Veremos se esta noite move também a montanha de Liverpool.

7- Sejam quais forem os resultados de Liverpool e de Eindhoven, amanhã, fica- -me uma fraca impressão desta época futobolística europeia: nenhuma equipa esteve próxima de deslumbrar pelo futebol jogado. Os vencedores potenciais, como Chelsea e Milan, são os que conseguiram gerir melhor o cansaço, o excesso de jogos e as oportunidades de vencer.
São, sobretudo, equipas pacientes, persistentes, resistentes. Mas, francamente, a Europa já viu bem melhores anos. PS. Àqueles supostos humoristas, sem graça alguma, das «Crónicas do Zé Manel», que passam a vida a meter-se comigo, eu queria apenas responder à frase final da sua última crónica: «para que servem os jornalistas, se não vêm o que o país inteiro já viu?» Primeiro: não é «o país inteiro », são apenas os sportinguistas e os benfiquistas como eles, com dor de cotovelo das vitórias do Porto.

Segundo: alguns jornalistas servem precisamente para lembrar que, no «Apito Dourado» ou em qualquer outro processo criminal, a verdade dos factos e a culpabilidade das pessoas não se estabelece em tribunal popular nem por vontade da maioria,mas sim após uma acusação, uma defesa, um julgamento e uma sentença transitada em julgado.

E, ao contrário do que conviria ao primarismo dos srs.
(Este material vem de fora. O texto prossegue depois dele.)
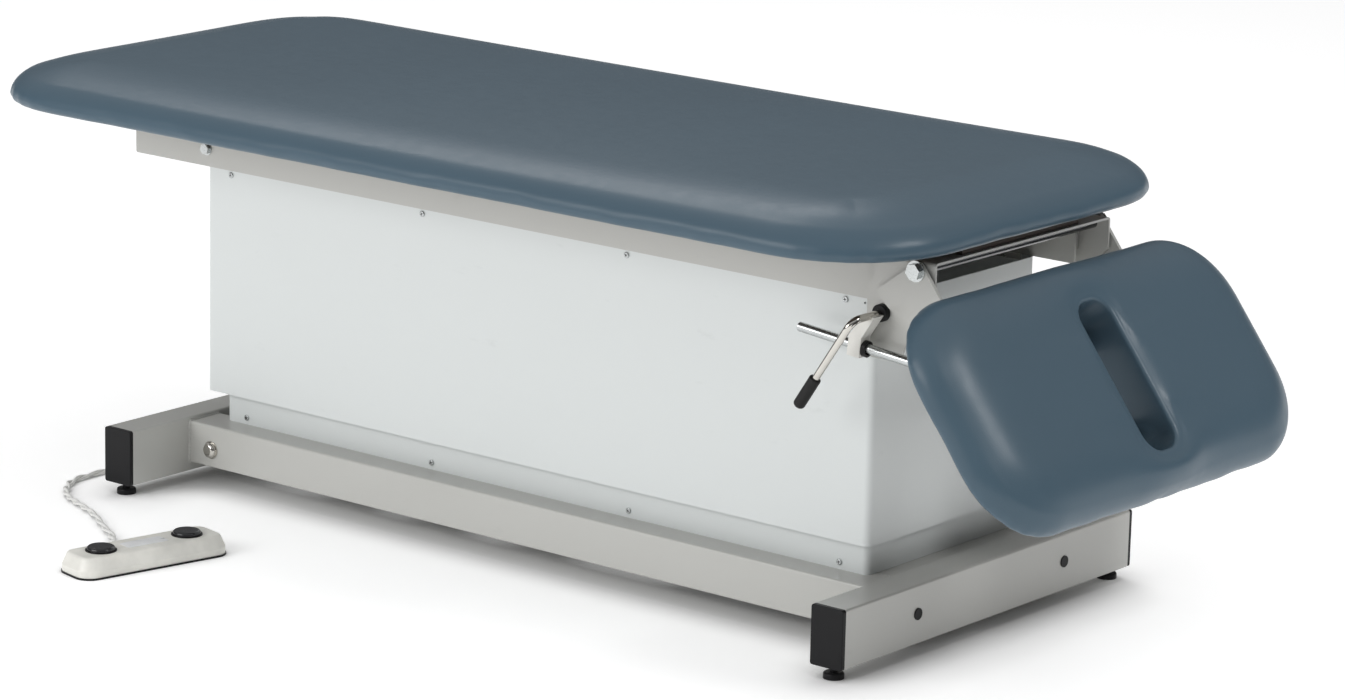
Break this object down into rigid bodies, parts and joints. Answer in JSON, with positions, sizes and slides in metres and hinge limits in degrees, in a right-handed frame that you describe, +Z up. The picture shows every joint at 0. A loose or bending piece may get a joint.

Góis e Araújo Pereira, numa democracia a sério a ninguém que escreva em jornais, seja jornalista ou humorista, é lícito fazer a acusação, prescindir da defesa e dar a sentença de processos emque os suspeitos ainda nem sabem de que são acusados e emque termos. Quanto ao resto, nem vale a pena gastar espaço com as baboseiras deles.